Bosnia-Herzegovina PM says war-torn country moving toward stabilization, EU membership

Bosnia and Herzegovina is successfully rebuilding after years of conflict by establishing trust among three factions "only recently at war with one another, Prime Minister Nikola Spiric said at a Sept. 26 Newsmaker event.

Bosnia and Herzegovina has signed the Stabilization and Association Agreement with the European Union, joined the NATO Membership Action Plan and is a non-permanent member of the United Nations Security Council.

Spiric said Bosnia and Herzegovina considers EU membership one of its "most important and highest-priority strategic aims." He added that "it is only from within the EU that we can fundamentally preserve and build upon our identities."
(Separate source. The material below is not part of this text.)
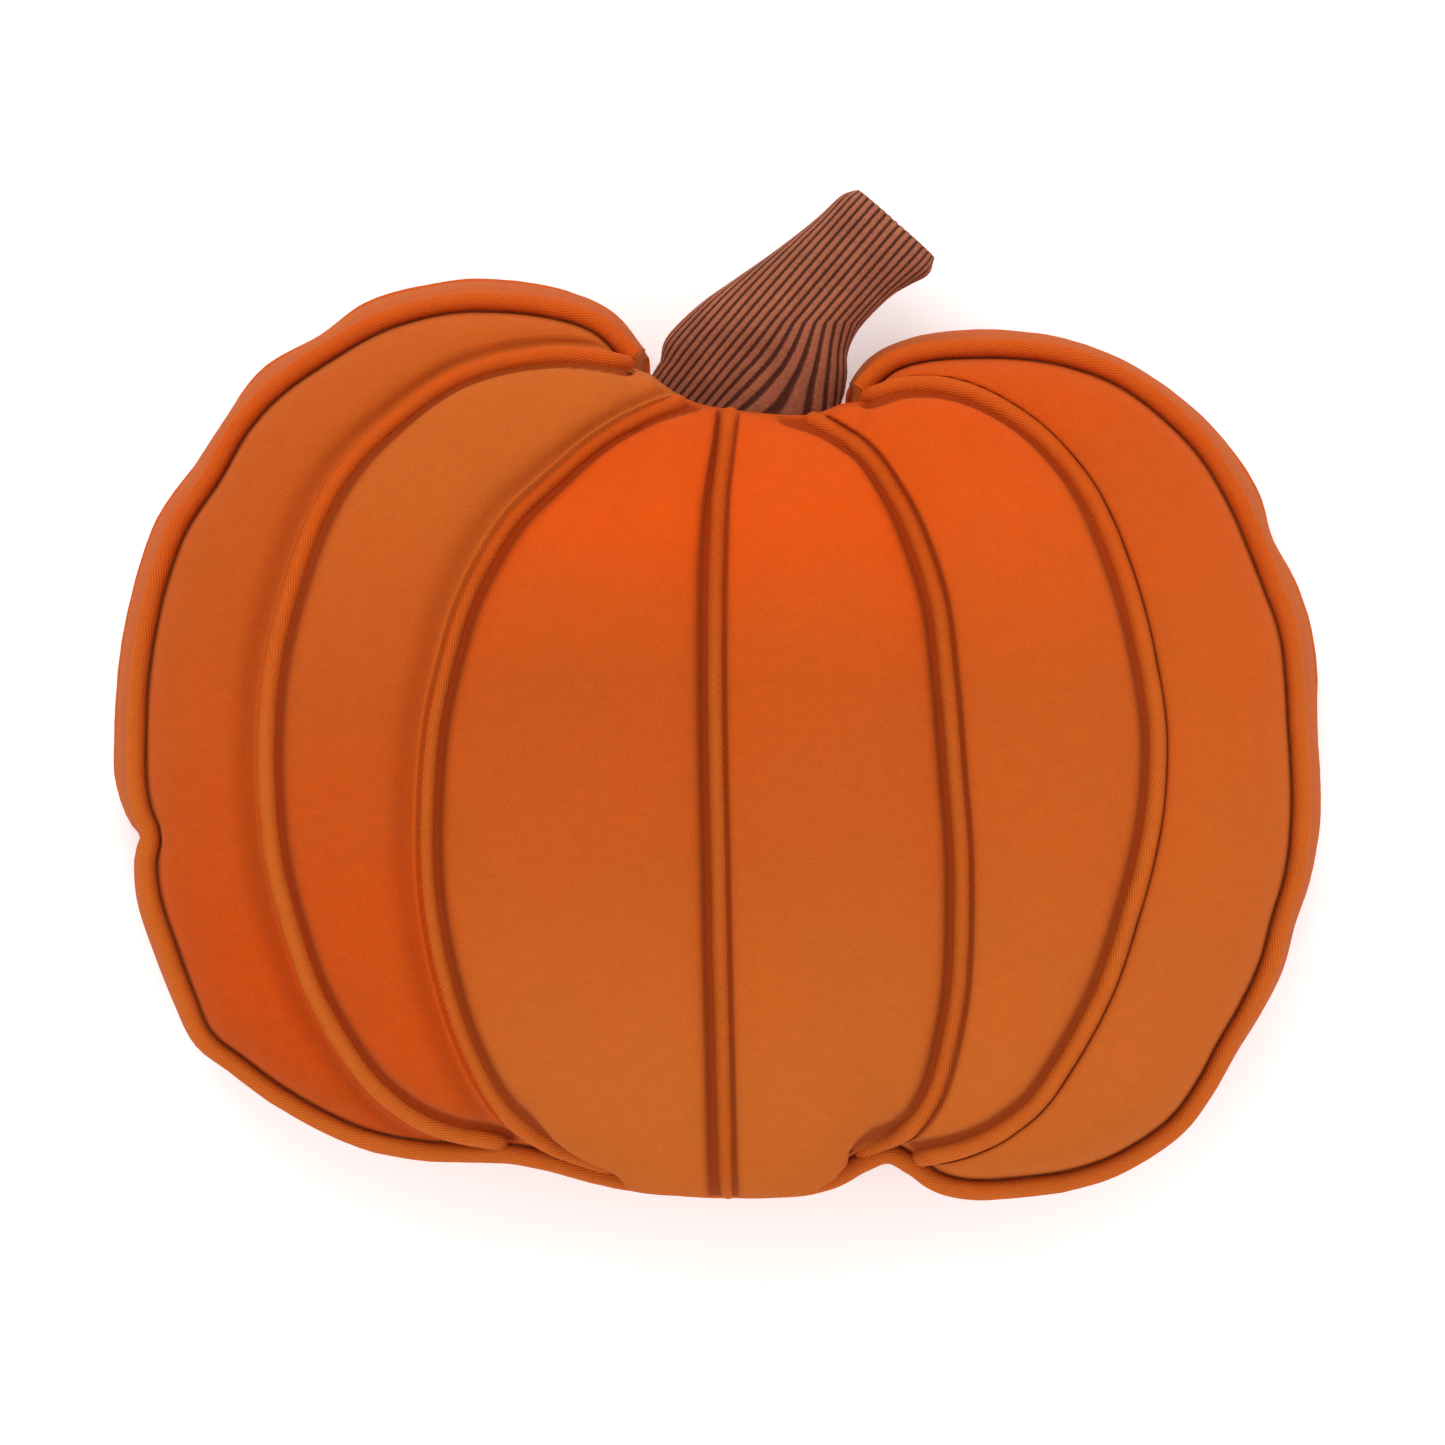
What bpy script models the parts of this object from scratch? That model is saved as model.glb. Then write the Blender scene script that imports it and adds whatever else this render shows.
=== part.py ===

He said the nation is disheartened by delays in the EU's expansion that would enable Bosnia and Herzegovina to join.

Only when the entire region is fully integrated into the EU, Spiric said, "will the people who call the Balkans their common home be able to thrive economically and experience social security." And it is only then, he added, "that we will be able to turn the page on our dismal past."

Another primary foreign policy aim of Bosnia and Herzegovina, the prime minister said, is is "continued integration into NATO." This commitment was formally endorsed, he noted, when the country was admitted to the NATO Membership Action Plan. "We have grown from a consumer of peacekeeping resources to an ally ready to...support peacekeeping operations throughout the world."

Spiric added that his country is also aware that the process of integration into NATO involved "not only military and defense issues, but a much wider range of activities."